Traditional management techniques for piping plovers include closing areas of the beach with psychological/symbolic fencing and erecting predator exclosures around each nest. Since 1988, predator exclosures have been effectively used to increase hatching success (see bottom figure). Daily monitoring of each pair during the nesting season has permitted evaluation of these management strategies. They are supplemented with the following additional management techniques:
Captive rearing has been used as a last resort salvage effort in the event of nest abandonment since 1992. Through 2000, 29 captive chicks have been raised and released. One captive reared individual returned as an adult for 3 consecutive breeding seasons and successfully raised offspring. Fledging success is greater than 90% with captive rearing, as compared with 25-76% fledging success in the wild. This technique is an important option for population augmentation.
Temporary Artificial Incubation
Under various circumstances, we removed eggs from the nest, replaced the real eggs with fake eggs (Femo), and placed eggs in a Lyon Marsh incubator for up to several days. These actions were taken to avoid egg loss from predation, extreme weather, human disturbance, and/or temporary abandonment. In 7 of 8 cases, the real eggs were exchanged back into the nest and incubated by the pair to hatching; in the eighth case, a predator ate the fake eggs, resulting in nest abandonment.
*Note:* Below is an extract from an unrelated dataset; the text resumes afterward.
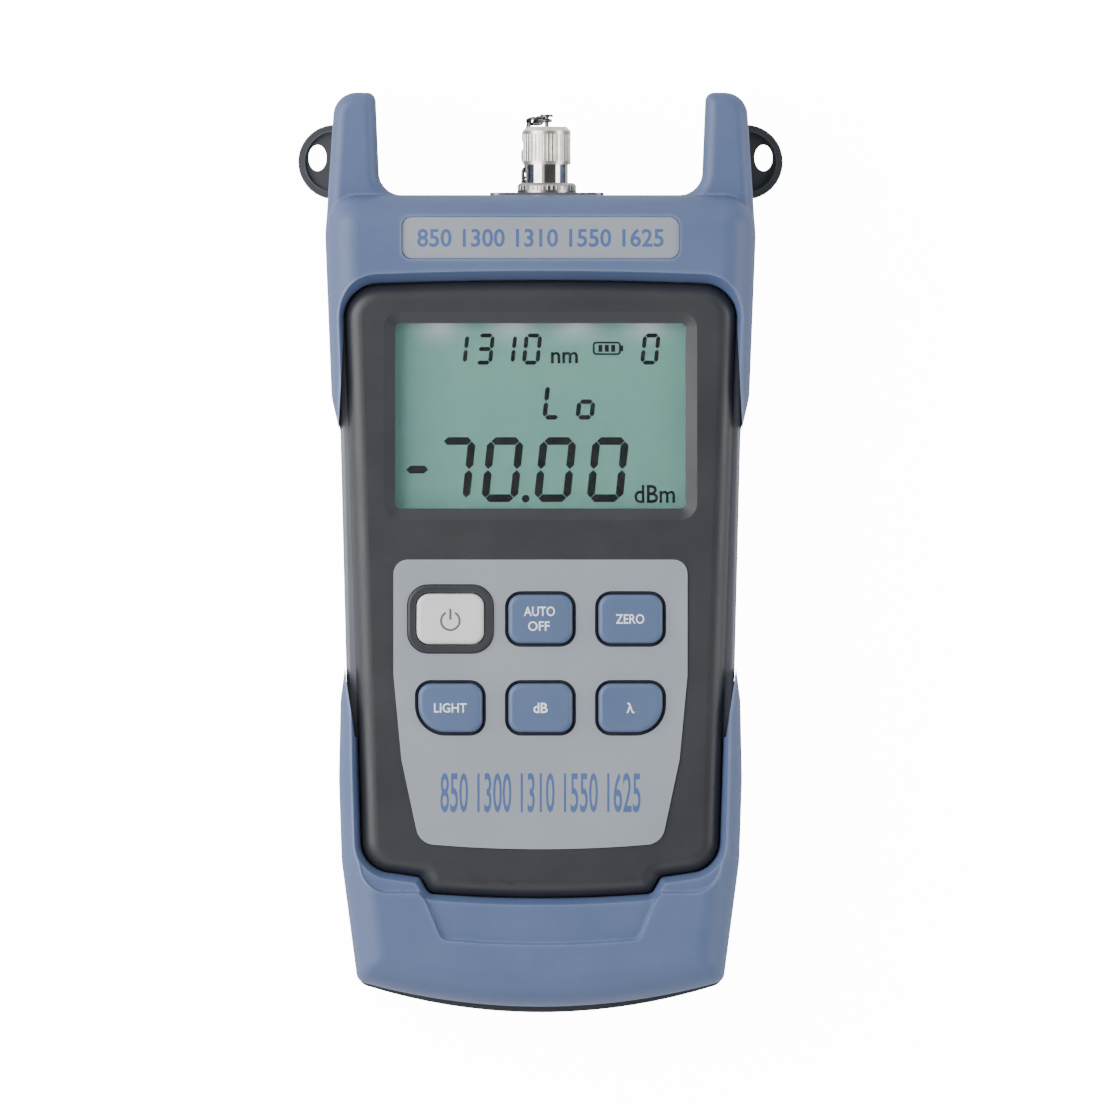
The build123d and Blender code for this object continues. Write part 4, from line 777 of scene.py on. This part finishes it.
# %% Sheet of the keypad mat
mat_low, mat_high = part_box("keypad_mat")
mat_middle = (mat_low + mat_high) / 2
sheet_thick = 1.0 * mm
sheet_corner = 3.0 * mm
start_clean()
bpy.ops.mesh.primitive_plane_add(size=1, location=(mat_middle.x, mat_middle.y, mat_low.z))
mat_sheet = bpy.context.object
mat_sheet.scale = (mat_high.x - mat_low.x, mat_high.y - mat_low.y, 1)
place_in_mesh(mat_sheet)
pick(mat_sheet, "VERT", lambda co, n: True)
bpy.ops.mesh.bevel(offset=sheet_corner, segments=5, affect="VERTICES")
bpy.ops.object.mode_set(mode="OBJECT")
thicken(mat_sheet, sheet_thick, 1)
finish_piece(mat_sheet, "mat_sheet", grey_silicone, "root")
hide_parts("keypad_mat")

# %% [markdown]
# A dome starts as a cone without its point. Its foot is inset and pushed up to hollow it, and its
# rim is rounded, so that the key's nub presses on a soft edge.

# %% Soft domes
dome_sink = 0.02 * mm
dome_foot = mat_low.z + sheet_thick - dome_sink
dome_rise = mat_high.z - dome_foot
dome_radius = 3.6 * mm
dome_slant = math.radians(8)
dome_top_radius = dome_radius - dome_rise * math.tan(dome_slant)
dome_wall = 1.0 * mm
dome_hollow = dome_rise * 0.6
rim_round = 0.15 * mm


def soft_dome(key):
    x, y = middle_of(key)
    start_clean()
    bpy.ops.mesh.primitive_cone_add(
        vertices=28, radius1=dome_radius, radius2=dome_top_radius, depth=dome_rise,
        location=(x * mm, y * mm, dome_foot + dome_rise / 2),
    )
    dome = place_in_mesh(bpy.context.object)
    pick(dome, "FACE", lambda co, n: n.z < -0.9)
    bpy.ops.mesh.inset(thickness=dome_wall)
    bpy.ops.transform.translate(value=(0, 0, dome_hollow))
    bpy.ops.object.mode_set(mode="OBJECT")
    pick(dome, "FACE", lambda co, n: n.z > 0.9 and co.z > dome_foot + dome_rise * 0.9)
    bpy.ops.mesh.bevel(offset=rim_round, segments=2)
    bpy.ops.object.mode_set(mode="OBJECT")
    finish_piece(dome, "dome_of_" + key, grey_silicone, "root")
    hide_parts("keypad_mat")
    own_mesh(dome)


for key in ("key_power", "key_auto_off", "key_zero", "key_light", "key_db", "key_lambda"):
    soft_dome(key)
print("domes rise", round(dome_rise / mm, 2), "mm")

# %% [markdown]
# A raised arrow beside the grooves of the battery door shows which way it opens. It is a flat
# three-sided disc, given a chamfer so that it looks moulded.

# %% Door arrow
door_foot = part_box("battery_door")[0]
arrow_place = (0, door_foot.y + 34 * mm, door_foot.z)
arrow_radius = 3.2 * mm
arrow_depth = 0.5 * mm
arrow_chamfer = 0.2 * mm
start_clean()
bpy.ops.mesh.primitive_cylinder_add(
    vertices=3, radius=arrow_radius, depth=arrow_depth, location=arrow_place
)
arrow = place_in_mesh(bpy.context.object)
pick(arrow, "FACE", lambda co, n: n.z < -0.9)
bpy.ops.mesh.bevel(offset=arrow_chamfer, segments=2)
bpy.ops.object.mode_set(mode="OBJECT")
finish_piece(arrow, "door_arrow", dark_shell, "battery_door", smooth=30)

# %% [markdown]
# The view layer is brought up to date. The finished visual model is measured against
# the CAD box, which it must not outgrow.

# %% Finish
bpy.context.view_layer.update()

# %% [markdown]
# The floor is a plain white sheet. To the camera it shines brightly, as a sheet lit from below does
# in a studio, but it throws no more light on the meter than white paper would.

# %% The floor
floor_width = 3.0
floor_drop = 0.05 * mm
floor_shine = 14.0
start_clean()
bpy.ops.mesh.primitive_plane_add(size=floor_width, location=(0, 0, -floor_drop))
floor = bpy.context.object
floor.name = "floor"
floor_white, floor_tree, floor_shader = bare_material("floor_white", 0.9)
floor_surface = group_node(floor_tree, grain_group, Smear_size=3.0)
floor_tree.links.new(
    mix(floor_tree, floor_surface.outputs["Smear"], (0.93, 0.93, 0.93, 1.0), (0.95, 0.95, 0.95, 1.0)),
    floor_shader.inputs["Base Color"],
)
seen = floor_tree.nodes.new("ShaderNodeLightPath").outputs["Is Camera Ray"]
shine = maths(floor_tree, "MULTIPLY", seen, floor_shine)
floor_tree.links.new(shine, floor_shader.inputs["Emission Strength"])
floor_shader.inputs["Emission Color"].default_value = (1.0, 1.0, 1.0, 1.0)
floor.data.materials.append(floor_white)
Predation of nests is not predictable, and predation can occur prior to completion of a clutch when a full-sized predator exclosure is constructed. Between 1988-2000, a minimum of 15 nests was predated before an exclosure was erected. To protect the nest while eggs are being laid, a mini-exclosure may be used. Recent use (1999 and 2000) of mini-exclosures during egg laying protects the nest during this vulnerable period.
In 1999, several nests occurring in low-lying areas were at risk of inundation. These nests were elevated up to 30 cm in height by augmenting existing locations with mounds of gravel and sand. This technique was successful and prevented inundation and nest washout. Each of these nests hatched and fledged offspring.